Launching IDB in Asia Pacific

Technology By: Sam Pegler Mar 5, 2018

IDB.jpg

 

To celebrate our recent shortlist (09/17) within the APAC Drum Digital Trading Awards for Best Use of Performance, we spoke to IM's Production Engineer, Sam Pegler, on how we launched within the APAC region.

In July 2016 we launched IDB in Taiwan, giving us access to 30 markets across the Asia-Pacific (APAC) region. Launching IDB in APAC was a quick process, on a Thursday we were asked if we could go live within the next two weeks. By the following Tuesday all infrastructure was built and we had completed testing of our core services.

The speed at which we did this is a bit misleading, most of the challenges had been overcome months earlier when we launched into the US. This involved taking all of our existing European infrastructure and architecting out what would be a global service and what components would be regionalised and duplicated into a new US region. This modularisation of services allows us to quickly duplicate components from one region to another as we grow with little extra overhead in staff or time.

 

How we did it

With the hard work of making our applications globally aware completed for the US launch, opening a new APAC region from Taiwan was relatively simple. We’re heavily invested in automation, with all of our infrastructure programmatically defined using a couple of tools: Terraform and Saltstack.

Launching a new region started with us adding new region variables and copying over app configuration to the new data centre in Terraform. This generated all of the infrastructure required, with databases and some applications being configured using templated variables that were inherited from Terraform.

Apps internally are built to be environment agnostic, and pull their configuration from their environment. This is done by storing configuration at a regional level and pulling this into the application at startup, both Consul and Envconsul gave us the ability to do this, without having to alter configuration and build new versions.

Deploying and routing traffic for us was pretty simple, we chose to use the existing Google HTTP load balancer which routes traffic to the regionally closest data-centre, failing over any other requests to the next nearest. This gave us a huge advantage, as rather than having to regionalise public internet facing URLs or using dynamic DNS, we can just pass all of this complexity off to Google.

 

What we’d change if we did it again?

We lacked automated testing for our infrastructure at this point, this resulted in us missing a few bugs in our configuration.
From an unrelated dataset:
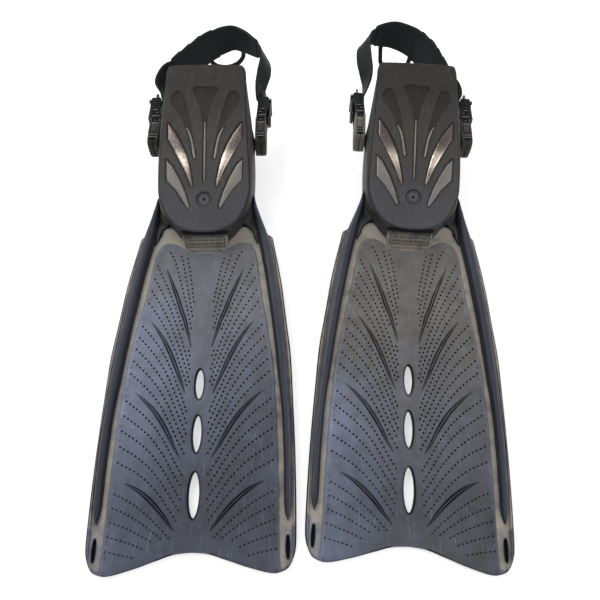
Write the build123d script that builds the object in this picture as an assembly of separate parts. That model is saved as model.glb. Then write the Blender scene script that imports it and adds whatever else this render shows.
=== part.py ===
from build123d import *
import math
import os

# A pair of open-heel swim fins, lying sole side up on a floor, heel straps fitted.
# Each fin is designed in its own frame: x across (x > 0 faces the other fin on the
# left fin), y towards the heel with y = 0 at the blade's wing corners, z up (sole
# side), z = 0 on the blade's sole-side face. The right fin is the mirror image.
# "Inner" pieces are at x > 0, "outer" ones at x < 0. Millimetres and degrees.

# ---------------------------------------------------------------- the pair on the floor
SPACING = 136.0          # half the distance between the two fins' own axes
STAGGER = 12.0           # the right fin lies this much further towards the heel
YAW = 2.595              # each fin is toed in by this angle
REST_TILT = 2.97         # heel side raised as the fin rests
REST_LIFT = 27.256       # height of the fin's own origin over the floor
PAIR_Y = 29.291          # centres the pair's bounding box on the origin

# ---------------------------------------------------------------- driving dimensions
BLADE_T = 6.0            # blade thickness
RIB_H = 1.4              # crease rib height over the blade face
RIB_W = 4.4              # crease rib width at its middle
RIB_ROOT = 0.5           # depth the ribs reach into the blade
PLATE_T = 4.0            # rubber sole plate thickness
INSERT_DEPTH = 2.0       # depth of the seats for the inlaid sole inserts
INSERT_SINK = 0.3        # insert faces lie this far below the plate surface
RECESS_DEPTH = 0.7       # open recesses in the sole plate
BED_T = 8.0              # foot bed under the sole plate
PLUG_Y, PLUG_R, PLUG_HOLE_R = 33.0, 9.0, 1.5

POCKET_LEAN = 11.5       # the pocket's cross sections rise towards the heel
SECTION_Y = 110.0        # where those cross sections are given
SECTION_Y0 = -60.0       # start of their sweep
SWEEP_LENGTH = 330.0

# strap studs and caps: x values are distances from the fin's middle
STUD_Y, STUD_Z = 128.0, 30.0     # stud axis, runs across the fin
STUD_R, STUD_BORE_R = 5.0, 5.05
BOSS_R, BOSS_X0, BOSS_X1 = 10.0, 58.0, 65.9
FLANGE_R, FLANGE_X0, FLANGE_X1 = 8.0, 57.5, 59.5
STUD_X1 = 72.0                   # outer end of the stud, where the cap's head sits
STEM_R, STEM_X0 = 2.5, 62.0      # cap stem and its hole in the stud
CAP_R, CAP_X1, CAP_CHAMFER = 8.2, 77.5, 1.5
COUNTERBORE_R = 8.6

# buckle: u runs along it towards the heel, w across it towards the sole side,
# both in the y-z plane and measured from the stud axis
BUCKLE_TILT = -9.0               # buckle axis falls towards the heel
BUCKLE_W = 16.5                  # half width
SLIDE_GAP = 0.3                  # clearance of the parts sliding in the base
BASE_U0, BASE_U1, BASE_CORNER_R = -12.0, 28.0, 10.0
BASE_X0, BASE_X1 = 66.0, 81.0
CAVITY_X0, CAVITY_X1, CAVITY_W, CAVITY_U0 = 69.3, 77.7, 15.0, 7.0
BRIDGE_U = 23.5                  # heel end of the base's side windows
SLIDE_X0, SLIDE_X1 = CAVITY_X0 + SLIDE_GAP, CAVITY_X1 - SLIDE_GAP
CATCH_U = 10.5                   # toe end of the tongue and of the prongs' outer edges
TONGUE_W = 5.0
CLIP_U0, CLIP_U1 = 36.0, 42.0    # clip cross bar
CLIP_X0, CLIP_X1, CLIP_ARM_T = 67.0, 81.0, 3.5
FRAME_U1, BLOCK_U1 = 60.0, 80.0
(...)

We’ve since started using Testinfra as a basic QA tool for all new infrastructure, which should pick up these issues in provisioning rather than during deployments.

Initially we were running a separate full ETL system in each of our regions which then pushed data to a central region. This was pretty inefficient during off-hours (even when scaled down) and was a pretty big source of technical debt that could have been reduced given better planning. However, technical debt is a spectrum, and we think in this case it was worth the cost for the reduced time to market.

Other regional quirks, such as network latency and quality within the region were something we didn’t expect to be so noticeable. Compared to our European and US activity we are having to prioritise latency over efficiency and having to over provision much more infrastructure to meet our latency targets.

 

Results

Over the past 12 months we’ve processed hundreds of billions of bid requests and billions of resulting ad impressions in the region. It's been our most reliable of all of our regions since the launch, with no issues since the launch. All together, a pretty successful project from start to finish.



Sam Pegler, Production Engineer, Infectious Media.